Some of this might be lost on us. We encounter heaven weekly in this church. We know God as He is. In our worship, our Eucharistic experience, we are pulled into heaven and all of eternity is made real, graspable, to us. God’s Son shows Himself and we commune with Him. We are drawn together, in Him and with all who receive Him here on earth and in the heavenly kingdom. We don’t ordinarily recognize the wonder of this moment, we don’t see it because Jesus is so available to us. It wasn’t always that way.

This revelation of God, His manifestation in a way discernable by the senses only occurred a few times in the Old Testament. God walked with and spoke to Adam and Eve in Eden. He spoke with Cain, Noah and his sons, and with Abraham and Sarah. Moses first encountered God in the burning bush. Later, at Sinai, He spoke with Moses face-to-face, as one would speak with his neighbor, in clear sight and not in riddles. Because of these encounters, Moses was visibly changed. When Moses retuned from his second encounter with God on the mountain the skin of his face shone because he had been talking with God.

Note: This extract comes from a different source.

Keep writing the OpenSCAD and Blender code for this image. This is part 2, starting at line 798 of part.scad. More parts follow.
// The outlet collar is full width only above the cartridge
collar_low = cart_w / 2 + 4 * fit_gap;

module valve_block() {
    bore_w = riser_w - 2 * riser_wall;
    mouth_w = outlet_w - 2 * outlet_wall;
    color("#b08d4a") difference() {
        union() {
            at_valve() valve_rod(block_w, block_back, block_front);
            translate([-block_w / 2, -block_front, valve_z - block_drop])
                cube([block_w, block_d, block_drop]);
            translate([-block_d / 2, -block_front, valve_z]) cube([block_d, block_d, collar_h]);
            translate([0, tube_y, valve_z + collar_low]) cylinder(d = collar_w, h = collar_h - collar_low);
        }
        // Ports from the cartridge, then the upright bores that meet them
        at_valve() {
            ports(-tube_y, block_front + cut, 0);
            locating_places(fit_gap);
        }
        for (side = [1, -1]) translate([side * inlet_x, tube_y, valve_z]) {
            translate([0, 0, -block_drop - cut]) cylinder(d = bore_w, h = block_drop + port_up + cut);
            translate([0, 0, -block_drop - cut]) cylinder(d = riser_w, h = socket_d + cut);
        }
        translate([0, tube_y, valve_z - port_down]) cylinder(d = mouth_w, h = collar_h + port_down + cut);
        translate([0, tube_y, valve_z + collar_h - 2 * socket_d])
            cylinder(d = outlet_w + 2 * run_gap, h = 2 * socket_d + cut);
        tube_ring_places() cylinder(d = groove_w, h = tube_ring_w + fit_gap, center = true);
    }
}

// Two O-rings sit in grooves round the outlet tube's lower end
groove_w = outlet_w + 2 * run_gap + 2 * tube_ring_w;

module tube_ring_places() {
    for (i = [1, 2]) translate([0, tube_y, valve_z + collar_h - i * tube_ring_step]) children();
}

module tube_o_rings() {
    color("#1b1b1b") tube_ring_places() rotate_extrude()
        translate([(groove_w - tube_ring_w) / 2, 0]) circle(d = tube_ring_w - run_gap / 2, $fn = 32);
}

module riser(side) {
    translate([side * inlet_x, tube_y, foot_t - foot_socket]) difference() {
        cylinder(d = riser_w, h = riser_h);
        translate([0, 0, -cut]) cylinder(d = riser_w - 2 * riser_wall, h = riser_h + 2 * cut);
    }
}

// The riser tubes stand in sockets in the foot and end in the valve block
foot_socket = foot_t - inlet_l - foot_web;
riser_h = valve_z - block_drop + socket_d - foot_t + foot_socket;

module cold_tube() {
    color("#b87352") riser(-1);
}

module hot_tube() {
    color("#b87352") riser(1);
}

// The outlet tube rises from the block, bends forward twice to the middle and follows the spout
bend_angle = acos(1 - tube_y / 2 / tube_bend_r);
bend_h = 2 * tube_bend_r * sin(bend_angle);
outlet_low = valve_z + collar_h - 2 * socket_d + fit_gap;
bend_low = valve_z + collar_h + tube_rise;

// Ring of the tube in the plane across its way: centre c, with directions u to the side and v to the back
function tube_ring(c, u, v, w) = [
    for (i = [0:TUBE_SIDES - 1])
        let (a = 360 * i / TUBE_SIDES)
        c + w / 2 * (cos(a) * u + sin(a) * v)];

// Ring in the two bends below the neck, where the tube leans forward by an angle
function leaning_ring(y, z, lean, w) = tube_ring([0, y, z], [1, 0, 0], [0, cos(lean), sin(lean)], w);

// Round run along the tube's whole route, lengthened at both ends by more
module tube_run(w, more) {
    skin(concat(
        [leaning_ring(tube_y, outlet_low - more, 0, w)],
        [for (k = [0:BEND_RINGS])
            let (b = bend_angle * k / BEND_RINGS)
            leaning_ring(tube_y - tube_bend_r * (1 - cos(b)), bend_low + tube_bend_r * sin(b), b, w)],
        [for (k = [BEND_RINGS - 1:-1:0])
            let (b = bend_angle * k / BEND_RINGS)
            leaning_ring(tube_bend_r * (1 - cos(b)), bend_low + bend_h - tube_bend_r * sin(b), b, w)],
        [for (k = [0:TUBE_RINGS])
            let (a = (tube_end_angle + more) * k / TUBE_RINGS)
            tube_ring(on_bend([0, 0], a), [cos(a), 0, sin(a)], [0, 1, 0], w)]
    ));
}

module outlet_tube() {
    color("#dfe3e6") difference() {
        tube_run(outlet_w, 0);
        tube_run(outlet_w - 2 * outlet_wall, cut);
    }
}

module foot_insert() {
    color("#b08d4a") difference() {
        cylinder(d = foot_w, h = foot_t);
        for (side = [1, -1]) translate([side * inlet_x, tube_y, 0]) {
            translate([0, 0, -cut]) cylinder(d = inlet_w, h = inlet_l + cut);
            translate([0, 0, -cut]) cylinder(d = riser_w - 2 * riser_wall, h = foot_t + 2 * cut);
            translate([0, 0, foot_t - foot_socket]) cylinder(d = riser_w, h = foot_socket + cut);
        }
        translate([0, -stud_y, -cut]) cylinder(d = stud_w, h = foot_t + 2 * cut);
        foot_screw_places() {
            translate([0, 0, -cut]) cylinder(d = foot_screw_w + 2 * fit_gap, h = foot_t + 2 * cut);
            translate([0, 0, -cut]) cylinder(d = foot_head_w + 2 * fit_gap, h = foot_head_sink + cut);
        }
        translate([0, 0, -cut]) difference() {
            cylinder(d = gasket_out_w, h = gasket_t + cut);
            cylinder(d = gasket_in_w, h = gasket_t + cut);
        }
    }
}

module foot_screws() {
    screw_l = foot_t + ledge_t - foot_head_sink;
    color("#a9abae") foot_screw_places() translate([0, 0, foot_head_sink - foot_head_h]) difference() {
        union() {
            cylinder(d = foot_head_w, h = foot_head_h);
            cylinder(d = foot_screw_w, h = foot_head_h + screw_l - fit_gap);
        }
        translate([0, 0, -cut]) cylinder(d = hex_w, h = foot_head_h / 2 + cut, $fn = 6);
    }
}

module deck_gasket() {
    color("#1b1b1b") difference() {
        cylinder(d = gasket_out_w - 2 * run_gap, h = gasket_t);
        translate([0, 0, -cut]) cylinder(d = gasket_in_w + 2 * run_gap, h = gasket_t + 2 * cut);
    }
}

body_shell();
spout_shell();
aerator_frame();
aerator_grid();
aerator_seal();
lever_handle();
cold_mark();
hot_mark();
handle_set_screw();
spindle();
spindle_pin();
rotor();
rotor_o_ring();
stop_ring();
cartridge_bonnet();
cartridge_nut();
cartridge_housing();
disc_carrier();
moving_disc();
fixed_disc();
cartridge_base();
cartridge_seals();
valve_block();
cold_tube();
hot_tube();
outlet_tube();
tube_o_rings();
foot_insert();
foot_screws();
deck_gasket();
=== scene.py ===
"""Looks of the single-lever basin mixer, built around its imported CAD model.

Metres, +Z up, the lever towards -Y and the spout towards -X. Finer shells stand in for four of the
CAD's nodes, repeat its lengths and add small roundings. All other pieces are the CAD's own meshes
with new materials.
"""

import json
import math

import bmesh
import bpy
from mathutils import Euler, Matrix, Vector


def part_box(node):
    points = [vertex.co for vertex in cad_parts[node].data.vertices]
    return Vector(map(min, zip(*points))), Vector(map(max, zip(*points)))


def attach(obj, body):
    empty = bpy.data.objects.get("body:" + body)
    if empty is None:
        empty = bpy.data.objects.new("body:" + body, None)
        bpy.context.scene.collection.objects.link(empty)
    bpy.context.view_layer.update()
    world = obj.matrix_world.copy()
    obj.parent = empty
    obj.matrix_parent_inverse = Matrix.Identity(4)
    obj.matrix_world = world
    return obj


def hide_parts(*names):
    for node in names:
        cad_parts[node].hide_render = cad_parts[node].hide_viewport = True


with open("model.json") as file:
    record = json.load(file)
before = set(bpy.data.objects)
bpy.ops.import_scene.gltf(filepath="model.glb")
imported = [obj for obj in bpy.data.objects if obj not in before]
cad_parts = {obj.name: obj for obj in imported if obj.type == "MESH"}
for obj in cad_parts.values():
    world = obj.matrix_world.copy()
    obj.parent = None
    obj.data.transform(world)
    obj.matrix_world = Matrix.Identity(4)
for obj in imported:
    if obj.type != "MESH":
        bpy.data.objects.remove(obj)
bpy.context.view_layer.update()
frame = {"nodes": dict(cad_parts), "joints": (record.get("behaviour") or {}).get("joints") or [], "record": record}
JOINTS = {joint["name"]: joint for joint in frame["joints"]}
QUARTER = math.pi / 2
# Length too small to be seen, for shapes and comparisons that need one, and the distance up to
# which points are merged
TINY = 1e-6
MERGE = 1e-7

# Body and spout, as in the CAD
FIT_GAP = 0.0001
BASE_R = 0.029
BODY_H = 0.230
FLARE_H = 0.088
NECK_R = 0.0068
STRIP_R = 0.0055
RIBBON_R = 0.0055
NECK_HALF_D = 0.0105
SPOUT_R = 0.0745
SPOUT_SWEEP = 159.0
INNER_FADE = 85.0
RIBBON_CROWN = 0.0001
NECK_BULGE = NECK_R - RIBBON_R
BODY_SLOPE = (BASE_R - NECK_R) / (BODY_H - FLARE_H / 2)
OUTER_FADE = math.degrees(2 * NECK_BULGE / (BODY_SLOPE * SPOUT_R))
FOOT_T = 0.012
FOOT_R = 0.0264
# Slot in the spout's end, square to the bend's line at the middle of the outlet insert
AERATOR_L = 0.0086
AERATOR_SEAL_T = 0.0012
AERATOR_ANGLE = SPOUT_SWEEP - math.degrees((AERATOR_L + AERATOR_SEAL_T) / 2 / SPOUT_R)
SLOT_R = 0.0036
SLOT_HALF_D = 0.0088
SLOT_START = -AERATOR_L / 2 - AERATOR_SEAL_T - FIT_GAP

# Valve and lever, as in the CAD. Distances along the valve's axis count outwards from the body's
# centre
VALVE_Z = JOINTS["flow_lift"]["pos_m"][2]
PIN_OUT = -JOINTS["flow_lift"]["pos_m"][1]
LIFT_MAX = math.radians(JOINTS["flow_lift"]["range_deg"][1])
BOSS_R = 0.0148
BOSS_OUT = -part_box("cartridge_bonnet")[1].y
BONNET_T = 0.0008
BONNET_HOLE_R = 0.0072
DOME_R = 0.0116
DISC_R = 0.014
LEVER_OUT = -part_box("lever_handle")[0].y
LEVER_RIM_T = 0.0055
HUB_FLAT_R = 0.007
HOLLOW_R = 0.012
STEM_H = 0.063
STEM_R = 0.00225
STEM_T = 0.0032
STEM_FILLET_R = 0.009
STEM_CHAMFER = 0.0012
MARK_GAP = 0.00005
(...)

Moses shined with the glory of God, and as Moses had been afraid before the burning bush, now the people were afraid. In fact, God’s glory was too much for them and they made Moses cover his face: when Moses had finished speaking with them, he put a veil on his face.

Imagine that – being so changed in the presence of God – that you actually retained that presence in your body and on your face. Yet, that is in fact what is happening right here! Today! To us!

God is revealed. He has come to us. We have met His glory. We should look in the mirror. Are our faces shining? Are we glowing with the radiance of the heavenly kingdom opened to us each week, right here?

We might say, I am not worthy. We might say, I cannot see it. We might say, not here, in upstate New York, in Schenectady. Yet here He is, revealed, real, present and active in our lives. It is not our worthiness, but His great love that makes us shine. Bruised, just smoldering? Perhaps, but here He is to ignite us and give us glory.